He was a man of acute sensibilities. He felt what he said. Hence the zeal and rapidity and over-mastering energy that characterised both his preaching and his writing. A man with a flinty intellect may convince, but he cannot move – fine fancy may please, but it cannot rouse. Heart only responds to heart. When you heard our beloved brother, you felt that you were listening to a man whose whole soul was under the influence of the truths he uttered. He was always earnest. His earnestness, however, did not consist in noise or mere declamation. There is often the least earnestness where there is the most noise. His earnestness was not like the-cataract, leaping, and bounding, and filling the heavens with its noise, but rather like the mighty river, marching steadily to the ocean.

His eye, countenance, attitude, manner, all showed that he understood, believed, felt what he said. His texts were generally taken from the Gospels and Paul’s Epistles. His favourite theme was the atonement. This gave animation to his hopes, fire to his tongue, lustre to his discourses, harmony to his doctrines, and efficacy to his labours. On all the cardinal doctrines of the gospel he was clear and uncompromising, eliminating them from error with a hand that never wanted cunning. .

He took a limited field for each discourse. He was not like the mental sluggard, who sweeps half a universe for a discourse, nor did he take a text that allowed him ‘to preach up and down the Scriptures;’ he used the intellectual spade, and educed a rich store from each narrow footstep.
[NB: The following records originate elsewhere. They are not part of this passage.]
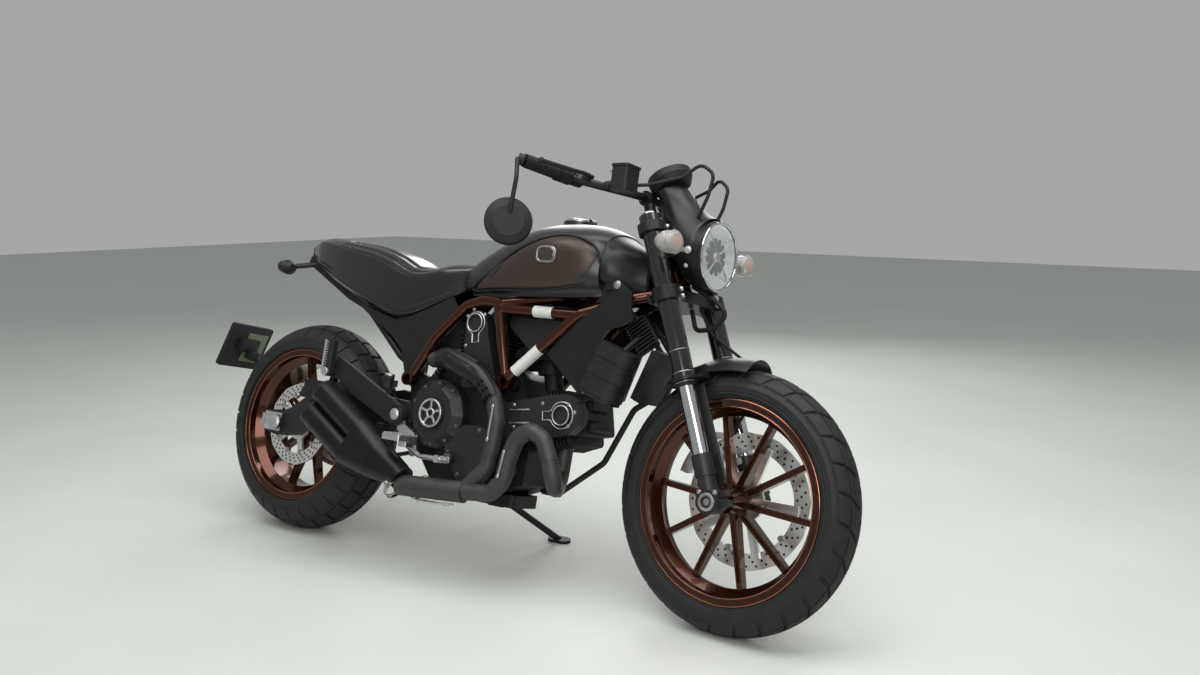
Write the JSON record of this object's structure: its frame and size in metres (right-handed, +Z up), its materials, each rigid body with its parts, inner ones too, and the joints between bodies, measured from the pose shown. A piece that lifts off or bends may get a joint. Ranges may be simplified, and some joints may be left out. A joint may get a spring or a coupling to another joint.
{
  "type": "scrambler motorcycle",
  "caption": "Naked scrambler motorcycle with a trellis frame, V-twin engine, inverted fork and cast wheels, leaning on its side stand.",
  "frame": {"origin": "middle of the footprint (centre of the bounding box in plan) on the floor", "axes": "+X forward, +Y to the left of the rider, +Z up; the machine leans to +Y on its stand"},
  "size_m": [2.1904, 0.838, 1.1301],
  "materials": {
    "frame": "gloss copper-brown metallic paint",
    "subframe": "satin black paint",
    "crankcase": "cast aluminium in satin black paint",
    "cylinders": "satin black fins",
    "engine_covers": "satin dark grey",
    "belt_covers": "satin dark grey plastic",
    "intake": "matt black",
    "exhaust": "dark grey ceramic coat",
    "silencer": "satin black",
    "oil_cooler": "black",
    "canister": "matt black",
    "fuel_tank": "satin dark grey metallic",
    "tank_panels": "matt brown",
    "front_panels": "satin dark grey",
    "seat": "gloss black leather",
    "side_covers": "matt dark grey",
    "tail": "matt black",
    "swingarm": "cast aluminium in dark grey paint",
    "shock": "black spring and damper",
    "plate_hanger": "black",
    "rear_caliper": "black",
    "chain": "oiled steel",
    "foot_controls": "bare aluminium",
    "passenger_hangers": "dark grey",
    "yokes": "black",
    "fork_tubes": "gloss black anodised",
    "stanchions": "hard chrome",
    "fork_feet": "dark grey",
    "handlebar": "black",
    "grips": "black rubber",
    "hand_controls": "black",
    "mirrors": "black shells",
    "headlight": "gloss black",
    "headlight_lens": "clear",
    "instrument": "black",
    "front_signals": "clear lenses",
    "front_fender": "satin black",
    "front_caliper": "silver",
    "brake_hoses": "black",
    "front_rim": "gloss copper-brown paint",
    "front_tyre": "black rubber",
    "front_disc": "ground steel on a black spider",
    "rear_rim": "gloss copper-brown paint",
    "rear_tyre": "black rubber",
    "rear_disc": "ground steel",
    "rear_sprocket": "steel",
    "side_stand": "black",
    "fuel_cap": "satin aluminium"
  },
  "bodies": {
    "chassis": {"frame": "frame", "subframe": "subframe", "crankcase": "crankcase", "cylinders": "cylinders", "engine_covers": "engine_covers", "belt_covers": "belt_covers", "intake": "intake", "exhaust": "exhaust", "silencer": "silencer", "oil_cooler": "oil_cooler", "canister": "canister", "fuel_tank": "fuel_tank", "tank_panels": "tank_panels", "front_panels": "front_panels", "seat": "seat", "side_covers": "side_covers", "tail": "tail", "swingarm": "swingarm", "shock": "shock", "plate_hanger": "plate_hanger", "rear_caliper": "rear_caliper", "chain": "chain", "foot_controls": "foot_controls", "passenger_hangers": "passenger_hangers"},
    "steering": {"yokes": "yokes", "fork_tubes": "fork_tubes", "stanchions": "stanchions", "fork_feet": "fork_feet", "handlebar": "handlebar", "grips": "grips", "hand_controls": "hand_controls", "mirrors": "mirrors", "headlight": "headlight", "headlight_lens": "headlight_lens", "instrument": "instrument", "front_signals": "front_signals", "front_fender": "front_fender", "front_caliper": "front_caliper", "brake_hoses": "brake_hoses"},
    "front_wheel": {"front_rim": "front_rim", "front_tyre": "front_tyre", "front_disc": "front_disc"},
    "rear_wheel": {"rear_rim": "rear_rim", "rear_tyre": "rear_tyre", "rear_disc": "rear_disc", "rear_sprocket": "rear_sprocket"},
    "side_stand": {"side_stand": "side_stand"},
    "fuel_cap": {"fuel_cap": "fuel_cap"}
  },
  "joints": [
    {"name": "steering_turn", "type": "hinge", "parent": "chassis", "child": "steering", "pos_m": [0.52956, -0.02828, 0.83871], "axis": [-0.383, 0.2313, 0.8943], "range_deg": [-30.2, 39.8]},
    {"name": "front_wheel_spin", "type": "hinge", "parent": "steering", "child": "front_wheel", "pos_m": [0.7795, -0.16703, 0.30943], "axis": [0.0774, 0.9728, -0.2185], "continuous": true},
    {"name": "rear_wheel_spin", "type": "hinge", "parent": "chassis", "child": "rear_wheel", "pos_m": [-0.66543, -0.1657, 0.3069], "axis": [0.0001, 0.9681, -0.2504], "continuous": true},
    {"name": "side_stand_fold", "type": "hinge", "parent": "chassis", "child": "side_stand", "pos_m": [0.01863, -0.08706, 0.16392], "axis": [0.0587, 0.6311, 0.7735], "range_deg": [0, 96]},
    {"name": "fuel_cap_hinge", "type": "hinge", "parent": "chassis", "child": "fuel_cap", "pos_m": [0.25733, 0.00214, 0.95621], "axis": [0.0001, 0.9681, -0.2504], "range_deg": [0, 95]}
  ]
}
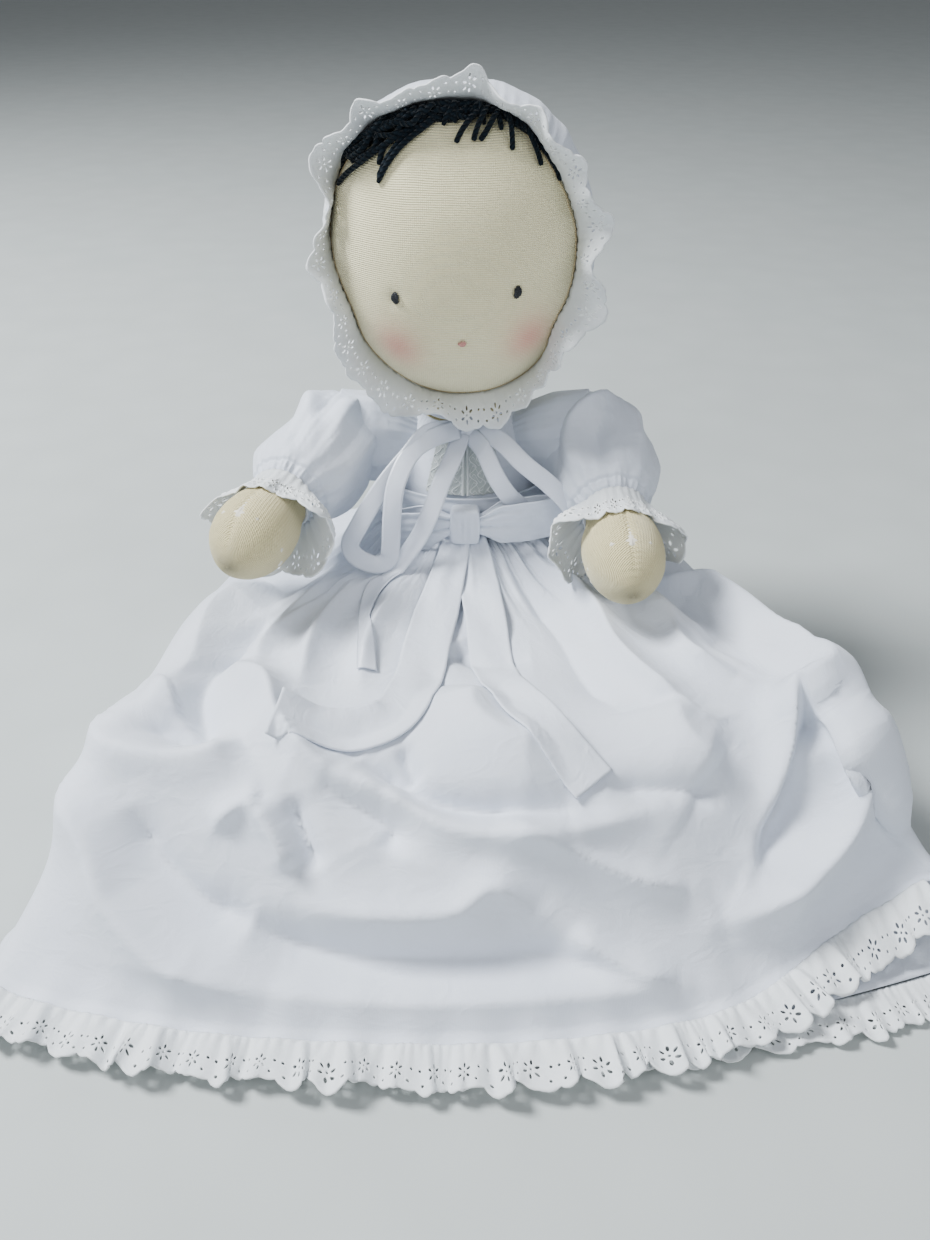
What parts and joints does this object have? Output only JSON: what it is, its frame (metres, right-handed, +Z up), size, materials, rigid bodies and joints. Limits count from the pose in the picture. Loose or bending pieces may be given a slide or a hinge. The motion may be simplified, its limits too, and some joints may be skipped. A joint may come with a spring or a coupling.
{
  "type": "weighted baby doll",
  "caption": "Soft cloth baby doll weighted with pellets, sitting, in a long white gown and an eyelet bonnet, with a head, arms and legs that move.",
  "frame": {"origin": "on the floor under the middle of the seat, on the flat underside of the gown", "axes": "+Z up, the doll faces -Y, its left side towards +X"},
  "size_m": [0.4618, 0.4063, 0.3542],
  "materials": {
    "velour": "cream cotton velour knit, brushed",
    "stuffing": "carded wool stuffing in gauze",
    "muslin": "plain woven muslin",
    "beads": "clear glass pellets packed together",
    "cotton": "white cotton lawn, matt",
    "eyelet": "white embroidered eyelet trim",
    "lace": "white cotton lace with tucks",
    "satin": "white satin ribbon",
    "yarn": "blue-black wool yarn",
    "thread_black": "black embroidery thread",
    "thread_pink": "pink embroidery thread",
    "twine": "cotton twine",
    "elastic": "round elastic cord, covered in thread",
    "button": "small polished shirt buttons"
  },
  "bodies": {
    "torso": {"torso_skin": "velour", "torso_stuffing": "stuffing", "weight_bag": "muslin", "bead_fill": "beads", "weight_bag_tie": "twine", "neck_tie_cord": "twine", "bodice_front": "cotton", "bodice_back_left": "cotton", "bodice_back_right": "cotton", "lace_panel": "lace", "neckband": "cotton", "back_button_1": "button", "back_button_2": "button", "back_button_3": "button", "sash_band": "cotton", "sash_knot": "cotton", "bow_loop_right": "cotton", "bow_loop_left": "cotton", "sash_tail_right": "cotton", "sash_tail_left": "cotton", "ribbon_knot": "satin", "ribbon_loop_right": "satin", "ribbon_loop_left": "satin", "ribbon_tail_right": "satin", "ribbon_tail_left": "satin", "skirt_front": "cotton", "skirt_back": "cotton", "hem_ruffle_front": "eyelet", "hem_ruffle_back": "eyelet"},
    "neck": {"neck_column": "stuffing"},
    "head": {"head_skin": "velour", "head_core": "stuffing", "right_eye": "thread_black", "left_eye": "thread_black", "mouth_stitch": "thread_pink", "hair_tuft": "yarn", "bonnet_band": "cotton", "bonnet_crown": "cotton", "bonnet_ruffle": "eyelet", "right_bonnet_tie": "satin", "left_bonnet_tie": "satin"},
    "right_shoulder": {"right_shoulder_gusset": "velour"},
    "right_arm": {"right_arm_skin": "velour", "right_arm_stuffing": "stuffing", "right_sleeve": "cotton", "right_cuff_elastic": "elastic", "right_cuff_ruffle": "eyelet"},
    "left_shoulder": {"left_shoulder_gusset": "velour"},
    "left_arm": {"left_arm_skin": "velour", "left_arm_stuffing": "stuffing", "left_sleeve": "cotton", "left_cuff_elastic": "elastic", "left_cuff_ruffle": "eyelet"},
    "lap": {"hip_gusset": "velour"},
    "right_leg": {"right_leg_skin": "velour", "right_leg_stuffing": "stuffing", "right_leg_bead_bag": "muslin"},
    "left_leg": {"left_leg_skin": "velour", "left_leg_stuffing": "stuffing", "left_leg_bead_bag": "muslin"}
  },
  "joints": [
    {"name": "head_turn", "type": "hinge", "parent": "torso", "child": "neck", "pos_m": [0, 0.02112, 0.199], "axis": [0, 0, 1], "range_deg": [-40, 40]},
    {"name": "head_nod", "type": "hinge", "parent": "neck", "child": "head", "pos_m": [0, 0.02112, 0.199], "axis": [1, 0, 0], "range_deg": [-15, 5]},
    {"name": "right_arm_spread", "type": "hinge", "parent": "torso", "child": "right_shoulder", "pos_m": [-0.075, 0.008, 0.155], "axis": [0, 0, -1], "range_deg": [-8, 35], "deforming": ["right_shoulder_gusset"]},
    {"name": "right_arm_raise", "type": "hinge", "parent": "right_shoulder", "child": "right_arm", "pos_m": [-0.075, 0.008, 0.155], "axis": [-0.9336, 0.3584, 0], "range_deg": [-6, 46]},
    {"name": "left_arm_spread", "type": "hinge", "parent": "torso", "child": "left_shoulder", "pos_m": [0.075, 0.008, 0.155], "axis": [0, 0, 1], "range_deg": [-4, 35], "deforming": ["left_shoulder_gusset"]},
    {"name": "left_arm_raise", "type": "hinge", "parent": "left_shoulder", "child": "left_arm", "pos_m": [0.075, 0.008, 0.155], "axis": [-0.9962, -0.0872, 0], "range_deg": [-2, 46]},
    {"name": "hip_fold", "type": "hinge", "parent": "torso", "child": "lap", "pos_m": [0, -0.044, 0.0324], "axis": [-1, 0, 0], "range_deg": [0, 16], "deforming": ["skirt_front", "skirt_back", "hem_ruffle_front", "hem_ruffle_back", "sash_tail_right", "sash_tail_left"]},
    {"name": "right_leg_spread", "type": "hinge", "parent": "lap", "child": "right_leg", "pos_m": [-0.038, -0.086, 0.0324], "axis": [0, 0, -1], "range_deg": [-3, 8]},
    {"name": "left_leg_spread", "type": "hinge", "parent": "lap", "child": "left_leg", "pos_m": [0.038, -0.086, 0.0324], "axis": [0, 0, 1], "range_deg": [-3, 8]}
  ]
}
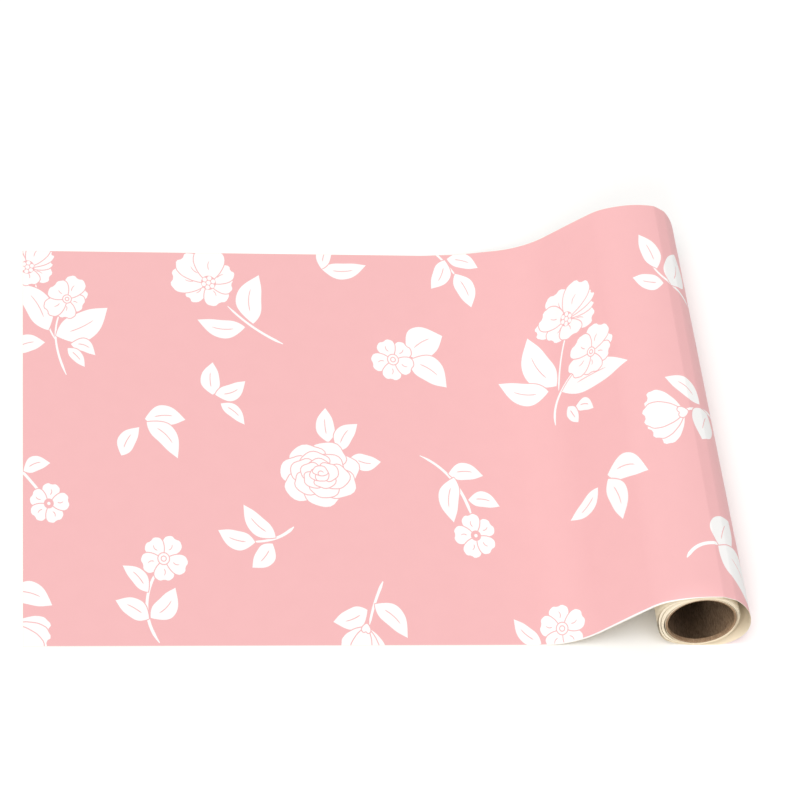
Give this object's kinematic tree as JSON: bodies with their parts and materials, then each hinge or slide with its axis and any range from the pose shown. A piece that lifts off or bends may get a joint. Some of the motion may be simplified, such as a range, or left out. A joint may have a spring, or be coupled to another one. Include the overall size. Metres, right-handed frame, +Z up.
{
  "type": "roll of wrapping paper",
  "caption": "Part-used roll of floral wrapping paper on a cardboard core, its sheet drawn off over the top and lying flat to one side.",
  "frame": {"origin": "centre of the core's bore, half way along the roll", "axes": "+Y along the roll's axis, +Z up from the table, and the free sheet lies towards -X"},
  "size_m": [0.8204, 0.61, 0.089],
  "materials": {
    "printed_paper": "smooth matte print, white flowers on pink, cream on the back",
    "paper_turns": "cut edges of cream paper",
    "core_board": "unbleached spiral-wound core board"
  },
  "bodies": {
    "resting_paper": {"rising_sheet": "printed_paper", "loose_turn": "printed_paper", "slack_turns_outer": "paper_turns", "slack_turns_middle": "paper_turns", "slack_turns_inner": "paper_turns"},
    "drawn_sheet": {"free_sheet": "printed_paper"},
    "tight_roll": {"tight_turns": "paper_turns"},
    "core": {"core_ply_1": "core_board", "core_ply_2": "core_board", "core_ply_3": "core_board", "core_ply_4": "core_board", "core_ply_5": "core_board"}
  },
  "joints": [
    {"name": "sheet_draw", "type": "slide", "parent": "resting_paper", "child": "drawn_sheet", "axis": [-1, 0, 0], "range_m": [0, 0.1]},
    {"name": "roll_turn", "type": "hinge", "parent": "resting_paper", "child": "tight_roll", "pos_m": [0, 0, 0], "axis": [0, -1, 0], "range_deg": [0, 123.5]},
    {"name": "core_slide", "type": "slide", "parent": "tight_roll", "child": "core", "axis": [0, -1, 0], "range_m": [-0.2, 0.2]}
  ],
  "couplings": [
    {"joint": "roll_turn", "follows": "sheet_draw", "rad_per_m": 21.5}
  ]
}
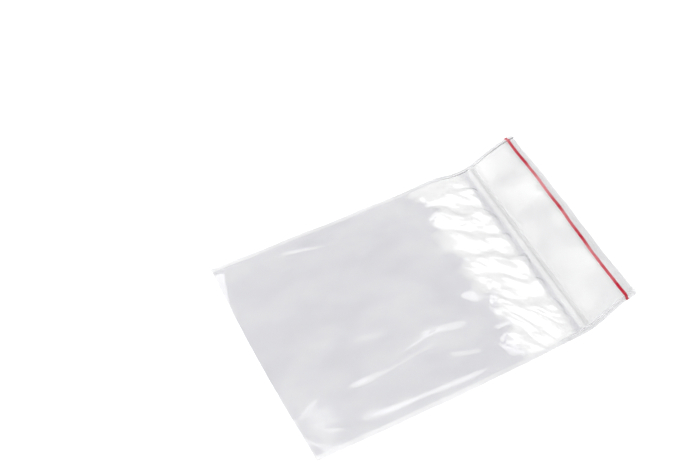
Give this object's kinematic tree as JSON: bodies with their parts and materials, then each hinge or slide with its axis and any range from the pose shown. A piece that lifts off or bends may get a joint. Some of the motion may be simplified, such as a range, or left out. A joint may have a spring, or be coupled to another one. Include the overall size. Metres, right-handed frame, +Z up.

He was a steward who from the treasury brought forth new things. But though his subject was bounded, his thoughts were free – an exceeding copiousness and richness of idea characterised his efforts, but not the copiousness of repetition. He would, it is true, often express in figurative language, what he had expressed in literal; the sometimes expanded in a long sentence, what he had announced in a sententious one; he often detained his audience upon an idea till it was sufficiently amplified; but he marched onward as soon as it was allowable, through a great variety of conceptions.

I do not wish it to be inferred that, as a preacher, our brother had no faults. His discourses were often too long and elaborate, his arguments not always in a direct line of sequence, but take him all in all, the writer has seldom heard his equal.

I hardly need say that his death was serene and glorious – fit end for a tranquil and useful life. He was cut down in the midst of his days and usefulness, but may we not say with Ben Jonson, in his ‘Good Life the Long Life’:-
It is not growing like a tree
In bulke, doth make man better be;
Or standing long an oake, three hundred yeare,
To fall a logge at last, dry, bald, and seare;
A lillie of a day,
Is fairer farre in May;
Although it fall and die that night,
It was the plant and flowre of light.
In small proportions we just beauties see,
And in short measures life may perfect be.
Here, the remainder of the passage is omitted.